Introduction: The annual volume of urology residency applications continues to rise. Previous studies have assessed applicants’ expenses without accounting for the time cost borne by program faculty. We aimed to assess the total financial burden of continued increases in application volumes by modeling costs incurred by both applicants during submission and program faculty during application review.

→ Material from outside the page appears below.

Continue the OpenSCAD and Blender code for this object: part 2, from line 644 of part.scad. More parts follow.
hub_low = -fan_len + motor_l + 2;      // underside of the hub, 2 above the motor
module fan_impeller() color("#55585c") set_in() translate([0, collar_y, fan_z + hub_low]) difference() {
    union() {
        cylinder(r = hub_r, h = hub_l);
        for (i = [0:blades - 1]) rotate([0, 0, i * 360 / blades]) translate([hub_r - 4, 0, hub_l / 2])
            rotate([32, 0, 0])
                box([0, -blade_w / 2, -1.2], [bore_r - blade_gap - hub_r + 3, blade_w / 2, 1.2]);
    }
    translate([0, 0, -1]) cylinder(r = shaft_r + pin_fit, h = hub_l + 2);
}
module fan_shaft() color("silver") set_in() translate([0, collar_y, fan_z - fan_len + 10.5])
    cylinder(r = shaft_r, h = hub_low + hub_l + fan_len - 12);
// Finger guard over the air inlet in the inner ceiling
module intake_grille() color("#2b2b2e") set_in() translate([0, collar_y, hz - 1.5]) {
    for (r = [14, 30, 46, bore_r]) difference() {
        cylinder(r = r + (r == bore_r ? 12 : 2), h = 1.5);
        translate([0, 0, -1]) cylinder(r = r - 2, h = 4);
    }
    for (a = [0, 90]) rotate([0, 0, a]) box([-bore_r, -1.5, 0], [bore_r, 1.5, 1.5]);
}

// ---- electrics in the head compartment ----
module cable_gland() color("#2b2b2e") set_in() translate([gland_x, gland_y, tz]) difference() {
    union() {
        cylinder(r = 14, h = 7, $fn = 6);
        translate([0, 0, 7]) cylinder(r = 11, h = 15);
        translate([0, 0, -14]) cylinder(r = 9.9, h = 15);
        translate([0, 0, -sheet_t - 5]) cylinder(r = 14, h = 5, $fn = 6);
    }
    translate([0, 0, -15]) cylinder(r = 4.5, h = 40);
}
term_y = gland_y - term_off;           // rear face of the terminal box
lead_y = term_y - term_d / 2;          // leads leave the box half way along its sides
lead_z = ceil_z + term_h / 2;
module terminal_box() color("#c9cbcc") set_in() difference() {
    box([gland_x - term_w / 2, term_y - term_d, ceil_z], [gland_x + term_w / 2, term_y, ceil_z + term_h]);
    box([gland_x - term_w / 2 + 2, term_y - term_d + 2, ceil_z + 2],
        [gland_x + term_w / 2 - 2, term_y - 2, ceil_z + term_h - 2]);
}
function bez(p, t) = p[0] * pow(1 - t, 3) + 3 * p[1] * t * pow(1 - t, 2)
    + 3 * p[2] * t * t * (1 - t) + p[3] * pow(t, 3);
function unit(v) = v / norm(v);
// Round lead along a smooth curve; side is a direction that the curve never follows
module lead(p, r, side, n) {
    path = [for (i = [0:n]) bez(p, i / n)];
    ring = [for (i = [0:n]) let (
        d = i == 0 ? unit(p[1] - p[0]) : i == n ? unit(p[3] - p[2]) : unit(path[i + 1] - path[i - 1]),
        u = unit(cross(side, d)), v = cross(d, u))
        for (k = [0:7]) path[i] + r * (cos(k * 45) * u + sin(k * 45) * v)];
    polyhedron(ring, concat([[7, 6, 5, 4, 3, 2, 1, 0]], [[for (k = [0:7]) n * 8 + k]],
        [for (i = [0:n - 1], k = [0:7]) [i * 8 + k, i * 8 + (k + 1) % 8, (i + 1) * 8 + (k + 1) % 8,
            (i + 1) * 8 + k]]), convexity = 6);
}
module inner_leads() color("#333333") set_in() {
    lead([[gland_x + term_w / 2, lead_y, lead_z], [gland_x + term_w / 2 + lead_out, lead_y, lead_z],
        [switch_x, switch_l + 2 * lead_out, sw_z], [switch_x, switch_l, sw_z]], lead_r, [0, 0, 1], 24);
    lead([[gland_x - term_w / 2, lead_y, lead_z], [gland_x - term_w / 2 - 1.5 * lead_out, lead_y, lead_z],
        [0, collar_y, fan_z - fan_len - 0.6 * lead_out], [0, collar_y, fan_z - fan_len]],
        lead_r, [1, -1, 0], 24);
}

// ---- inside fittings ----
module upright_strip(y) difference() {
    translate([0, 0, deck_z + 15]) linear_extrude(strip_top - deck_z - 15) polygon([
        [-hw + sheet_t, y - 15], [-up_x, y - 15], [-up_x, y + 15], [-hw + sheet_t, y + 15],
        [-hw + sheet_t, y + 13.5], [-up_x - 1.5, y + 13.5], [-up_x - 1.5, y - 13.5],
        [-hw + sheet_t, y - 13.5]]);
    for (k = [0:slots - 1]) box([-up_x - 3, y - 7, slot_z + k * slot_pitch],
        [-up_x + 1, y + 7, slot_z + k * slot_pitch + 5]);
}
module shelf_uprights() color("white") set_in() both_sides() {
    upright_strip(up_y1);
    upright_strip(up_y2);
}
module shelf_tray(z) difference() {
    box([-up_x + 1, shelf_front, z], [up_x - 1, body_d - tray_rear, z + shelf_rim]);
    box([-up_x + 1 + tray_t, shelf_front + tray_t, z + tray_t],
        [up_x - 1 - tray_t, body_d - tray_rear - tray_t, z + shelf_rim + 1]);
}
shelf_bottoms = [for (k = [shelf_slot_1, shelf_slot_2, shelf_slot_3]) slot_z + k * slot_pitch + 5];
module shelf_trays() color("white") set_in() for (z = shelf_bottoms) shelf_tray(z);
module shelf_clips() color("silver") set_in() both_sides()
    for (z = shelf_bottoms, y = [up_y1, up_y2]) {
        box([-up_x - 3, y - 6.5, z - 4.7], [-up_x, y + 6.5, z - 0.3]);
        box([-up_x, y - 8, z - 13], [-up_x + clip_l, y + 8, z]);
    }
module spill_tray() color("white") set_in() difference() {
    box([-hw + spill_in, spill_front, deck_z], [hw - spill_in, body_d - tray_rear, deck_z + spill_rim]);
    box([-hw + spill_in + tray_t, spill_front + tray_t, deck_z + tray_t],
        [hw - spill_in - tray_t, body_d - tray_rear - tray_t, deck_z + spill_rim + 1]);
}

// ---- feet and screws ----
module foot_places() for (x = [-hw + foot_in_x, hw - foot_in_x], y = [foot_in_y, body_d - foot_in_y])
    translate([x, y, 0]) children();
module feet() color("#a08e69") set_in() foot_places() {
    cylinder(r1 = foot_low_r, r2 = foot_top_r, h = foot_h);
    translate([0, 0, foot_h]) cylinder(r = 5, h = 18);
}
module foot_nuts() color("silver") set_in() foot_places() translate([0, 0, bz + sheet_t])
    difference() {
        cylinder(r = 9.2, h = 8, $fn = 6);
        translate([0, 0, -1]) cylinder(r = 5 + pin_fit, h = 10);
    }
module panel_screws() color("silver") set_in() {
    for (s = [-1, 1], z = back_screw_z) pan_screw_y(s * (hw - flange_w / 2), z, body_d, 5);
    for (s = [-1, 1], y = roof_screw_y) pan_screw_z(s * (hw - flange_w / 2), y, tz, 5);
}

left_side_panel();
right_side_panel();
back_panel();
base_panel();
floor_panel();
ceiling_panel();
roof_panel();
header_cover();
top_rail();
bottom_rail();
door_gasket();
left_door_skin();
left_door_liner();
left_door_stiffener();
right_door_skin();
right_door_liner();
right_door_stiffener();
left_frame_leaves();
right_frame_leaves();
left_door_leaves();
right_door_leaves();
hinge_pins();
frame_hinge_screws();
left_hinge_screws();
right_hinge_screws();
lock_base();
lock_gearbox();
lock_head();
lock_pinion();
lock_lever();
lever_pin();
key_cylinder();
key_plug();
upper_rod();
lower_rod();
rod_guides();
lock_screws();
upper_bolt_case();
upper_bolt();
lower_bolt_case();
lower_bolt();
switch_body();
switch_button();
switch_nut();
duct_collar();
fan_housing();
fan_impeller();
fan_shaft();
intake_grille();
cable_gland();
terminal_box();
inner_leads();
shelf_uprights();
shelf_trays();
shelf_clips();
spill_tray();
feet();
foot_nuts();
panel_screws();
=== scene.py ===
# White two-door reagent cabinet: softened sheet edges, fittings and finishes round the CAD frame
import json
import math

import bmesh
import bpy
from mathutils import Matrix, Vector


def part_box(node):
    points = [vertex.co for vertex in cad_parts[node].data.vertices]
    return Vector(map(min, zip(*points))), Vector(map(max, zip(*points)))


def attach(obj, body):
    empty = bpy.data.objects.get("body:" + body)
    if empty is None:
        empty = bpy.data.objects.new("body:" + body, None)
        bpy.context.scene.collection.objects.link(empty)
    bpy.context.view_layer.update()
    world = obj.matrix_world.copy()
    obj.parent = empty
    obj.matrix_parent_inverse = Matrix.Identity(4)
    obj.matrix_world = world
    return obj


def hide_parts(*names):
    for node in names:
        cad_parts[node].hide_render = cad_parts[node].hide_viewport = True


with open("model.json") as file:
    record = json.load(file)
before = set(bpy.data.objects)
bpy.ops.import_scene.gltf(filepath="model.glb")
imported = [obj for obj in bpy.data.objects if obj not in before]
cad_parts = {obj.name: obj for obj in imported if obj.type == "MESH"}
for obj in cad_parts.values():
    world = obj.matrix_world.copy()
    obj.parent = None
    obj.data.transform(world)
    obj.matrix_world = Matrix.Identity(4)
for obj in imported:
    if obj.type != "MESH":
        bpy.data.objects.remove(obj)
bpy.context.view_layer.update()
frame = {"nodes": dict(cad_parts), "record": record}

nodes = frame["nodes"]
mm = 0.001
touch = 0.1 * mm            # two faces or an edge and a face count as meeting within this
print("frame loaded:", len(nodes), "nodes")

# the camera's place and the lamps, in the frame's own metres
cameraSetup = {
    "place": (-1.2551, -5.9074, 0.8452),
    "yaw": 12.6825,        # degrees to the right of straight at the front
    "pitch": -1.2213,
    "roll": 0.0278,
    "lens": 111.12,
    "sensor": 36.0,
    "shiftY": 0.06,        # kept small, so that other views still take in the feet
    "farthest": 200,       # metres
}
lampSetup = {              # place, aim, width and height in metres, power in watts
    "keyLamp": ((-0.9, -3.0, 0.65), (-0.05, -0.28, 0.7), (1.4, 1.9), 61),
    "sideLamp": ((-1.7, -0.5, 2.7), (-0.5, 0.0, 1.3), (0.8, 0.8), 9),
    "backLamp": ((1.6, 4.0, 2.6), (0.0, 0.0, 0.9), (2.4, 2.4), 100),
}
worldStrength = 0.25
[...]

Methods: Public data on urology residency applicants were obtained from the Electronic Residency Application Service (ERAS) and American Urological Association. To model financial costs for applicants, we calculated ERAS submission fees and assessed the total applicant pool by year. For program costs, we assumed that every submitted application receives a 10-minute screening review by 1 reviewer, and a subset of applications equal to twice the average number of interviews given by programs receives a 30-minute full review by 2 reviewers. We calculated the average hourly wage of academic urologists based on published salary data and extrapolated per-program costs to 143 US programs.

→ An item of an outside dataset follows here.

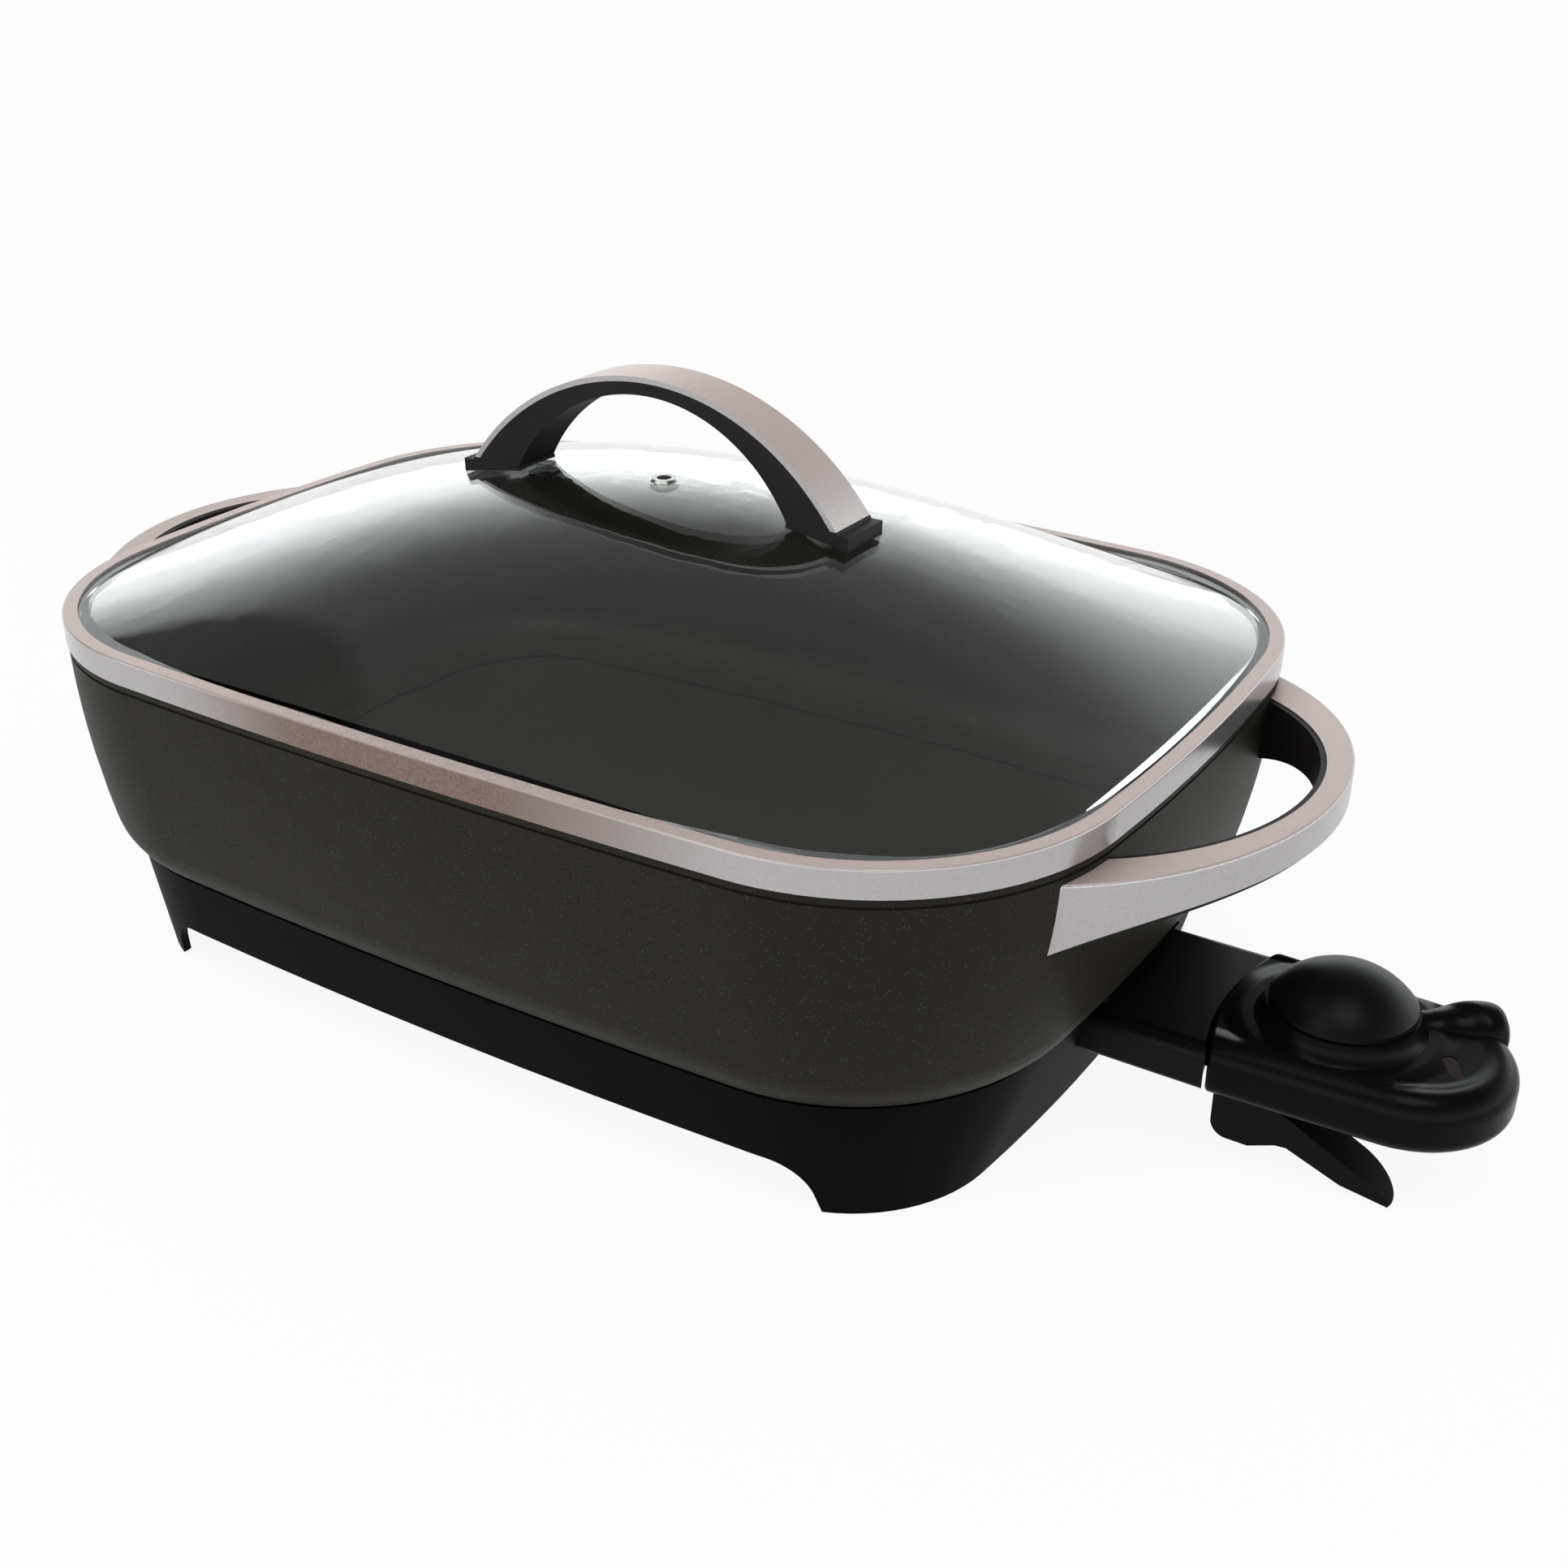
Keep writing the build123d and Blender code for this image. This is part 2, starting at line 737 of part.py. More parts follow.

Results: From 2013 to 2022, the average number of applications submitted per applicant increased 57% (Figure). The corresponding ERAS application fees rose 67%, from $1157 to $1937 per applicant. However, average numbers of interviews given by programs and taken by applicants remained relatively static (Figure). In the total cost model for 2017-2022, total applicant submission costs rose from $0.7M to $1.2M (Table). The average number of applications received per program increased 42%, from 236 to 349 applications, leading to a 27% increase in program faculty time to review, from 113 to 144 hours. Extrapolated to all US programs, total program costs rose from $1.6M to $2M. Thus, total costs of application submission and review increased from $2.3M to $3.2M, corresponding to a rise in per-vacancy costs of 22%, more than twice the rate of inflation in the same period.
Conclusions: Increasing urology residency application volumes have resulted in substantially higher total financial costs of the submission and review process. Efforts to control the time cost of faculty review in the setting of persistent increases in application volume may lead to reliance on suboptimal screening strategies.